По утрам тетка Ольга заваривала телятам «чай» из тысячелистника, чтобы «не дристали», иногда из той же бочки зачерпывала этот душистый, пахнущий летом «чай» и я.
Зоотехник – уважаемый человек (как любой в деревне с высшим образованием: их раз-два и обчелся) хромал, постукивал деревянной ногою ту-туп, ту-туп. Однажды, ничтоже сумняшеся, он на моих глазах (лет шесть мне всего тогда и сровнялось) зарезал больного теленка. Темная густая кровь стекала ручьем, вырывался свист из перерезанной трахеи.
Совхозные телята – как детдомовские дети: ни кличек, ни имен, ни своеобразия, если только нечто из ряда вон. Так, народились однажды двойняшки – рыжие, беломордые, и я назвала их Яшка и Дашка, постепенно привыкла окликать их по имени и тетка. Бычок Яшка и рос быстрее, и рыжий цвет его шкуры переливался красным, отливал медью; Дашка – светлела, становясь светло-желтенькой, словно анемичный ребенок, не прибавляла в весе… Дашку пустили на мясо, я, узнав об этом, долго отказывалась есть, но потом привыкла.
История
Озираюсь мысленным взором в растерянности: никого – ни мамы, ни сестры, ни теть Оли и деда Кузьмы, ни их детей, ни моего мужа – не осталось на этом свете. Я – самая старшая, стою на краю, и многое из того, что я рассказываю здесь, не помнит никто. Никто, кроме меня.

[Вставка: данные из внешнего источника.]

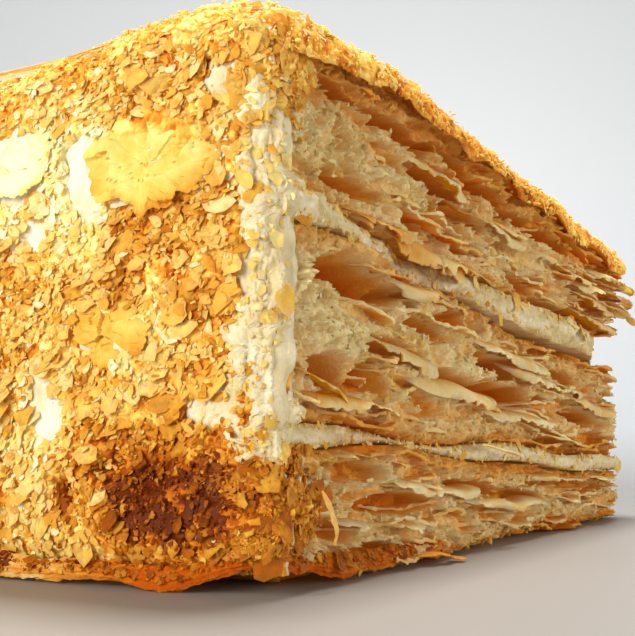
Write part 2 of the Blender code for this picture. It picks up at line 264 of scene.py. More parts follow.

Иногда я думаю, а как бы сложилась моя жизнь, если б я родилась, к примеру, на Академической или на Шаболовке, и мама, а может, и няня водила бы меня гулять в Нескучный сад? Или наоборот, я родилась бы в селе Злынь Орловской области, откуда родом моя мама и вся ее семья? Что первично в характере человека, что влияет в детстве на него в первую очередь, те ли, кто рядом, то ли, что вокруг – поля и леса или асфальтовые моря и озера?